High-profile exits hurt SF on all fronts

The three party members who left this week took with them a mandate, cash, and apparently a lot of voter support

Following the exodus of three high-profile members earlier this week, voters too are now fleeing from Socialistisk Folkeparti (SF). 

 

A new Megafon poll carried out for TV2 and Politiken showed that only 4.2 percent of voters would mark their ballots for SF if an election were to be held today. That's more than a halving of the party's support in the September 2011 parliamentary elections, in which SF received 9.2 percent of the vote. 

 

The results are just the latest bout of bad news for the government coalition party, which this week saw its political spokesperson, an MEP and a former MP bolt the party in favour of coalition partners Socialdemokraterne (S). 

 

Those exits took with them a mandate in parliament and significant financial support for the party. 

 

Former political spokesperson Jesper Petersen's new membership in S means that SF loses out on a mandate and over 500,000 kroner that Petersen's seat at Christiansborg brings in each year, party secretary Turid Leirvoll told Politiken newspaper. Likewise, the 1.9 million kroner budgeted to MEP Emilie Turunen will now go to S's coffers following her switch.

 

But most troublesome for the SFers left behind is that Petersen kept his mandate in parliament, despite the fact that the overwhelming number of votes that put him there were party votes rather than personal votes for Petersen. Of the 18,000 votes needed to get in to parliament in Petersen's district in southern Jutland, over 14,000 of the votes he received were party votes. Only 4,340 voted directly for Petersen. 

 

"When one has a mandate with so many party votes, I think by principle that mandate belongs to the party," Ida Damborg, a member of SF's national leadership, told Politiken. "Those 14,000 people voted for SF as a party. There isn't a single one of them who wanted that mandate to go to Socialdemokraterne."

 

Marie Sunesen, the head of SF in southern Jutland, agreed that Petersen was running away with a mandate that should have stayed with the party.

 

"It is of course unfortunate about the money, but the mandate is the most important because it doesn't just belong to Jesper," Sunesen told Politiken. "It's like somebody leaving their wife for their mistress and taking the silverware with them. I think he is letting down the voters."

 

Petersen, unsurprisingly, had a different take. 

 

"I have chosen to remain in parliament because I want to make a difference in the lives of Danes who have been affected by the economic crisis," the new S member wrote on Facebook. "I wanted that at the election and I still want that.
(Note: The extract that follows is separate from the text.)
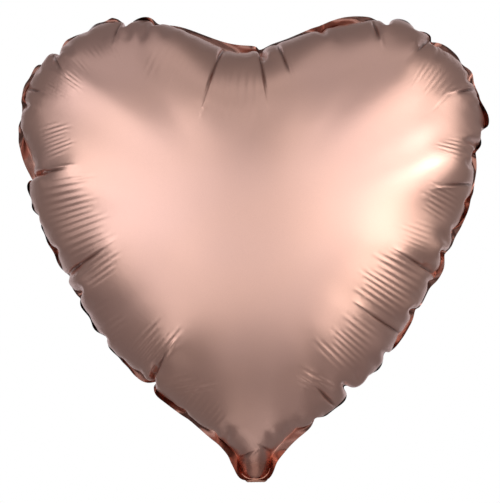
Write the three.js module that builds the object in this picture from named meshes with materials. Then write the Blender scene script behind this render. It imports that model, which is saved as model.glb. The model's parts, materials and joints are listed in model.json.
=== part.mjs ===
// A heart-shaped foil balloon, inflated, 370 mm wide: two metallised film panels sealed all round their margin,
// and a flat inflation neck at the heart's point, with the two films of a self-sealing valve inside.
// Millimetres, +Z up. The origin is the bottom of the point, where a ribbon is tied. The front faces -Y.
// The neck is creased at the point and tucked up behind the back panel, and it swings down on that crease.

import * as THREE from 'three';
import { LoftGeometry } from 'three/addons/geometries/LoftGeometry.js';
import { mergeGeometries } from 'three/addons/utils/BufferGeometryUtils.js';

// Driving dimensions

const depth = 196; // crown to crown, front to back
const wall = 0.8; // panel wall
const jointGap = 0.3; // between films that touch
const sealWidth = 6; // flat heat-sealed margin outside the inflated part
const sealThickness = 0.6; // each panel's share of the margin
const crown = new THREE.Vector2( 0, 208 ); // the fullest point, in the plane of the seal (x, z)
const crownFlat = 60; // across the flat middle of each panel
const roundRadius = 150; // the rings grow round towards the crown, as parts of a circle of this radius
const fullness = 0.46; // power of the inflated height: 0.5 is an ellipsoid, and less is fuller near the seal
const pointTaper = 0.55; // how much thinner the heart gets at its point than its width alone would make it
const pointReach = 33; // height over which that thinning fades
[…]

I feel like I would let those who voted for me down if I were to leave parliament."

 

With Petersen having left SF for S, his former party now has only 15 mandates in parliament, making it the fifth-largest party, with two less mandates that coalition party Radikale and just three more than far-left party Enhedslisten. 

 

If the poll results are anything to go by, things would only get worse at the next election. The 4.2 percent support sees SF joining Konservative as the smallest of Denmark's main political parties.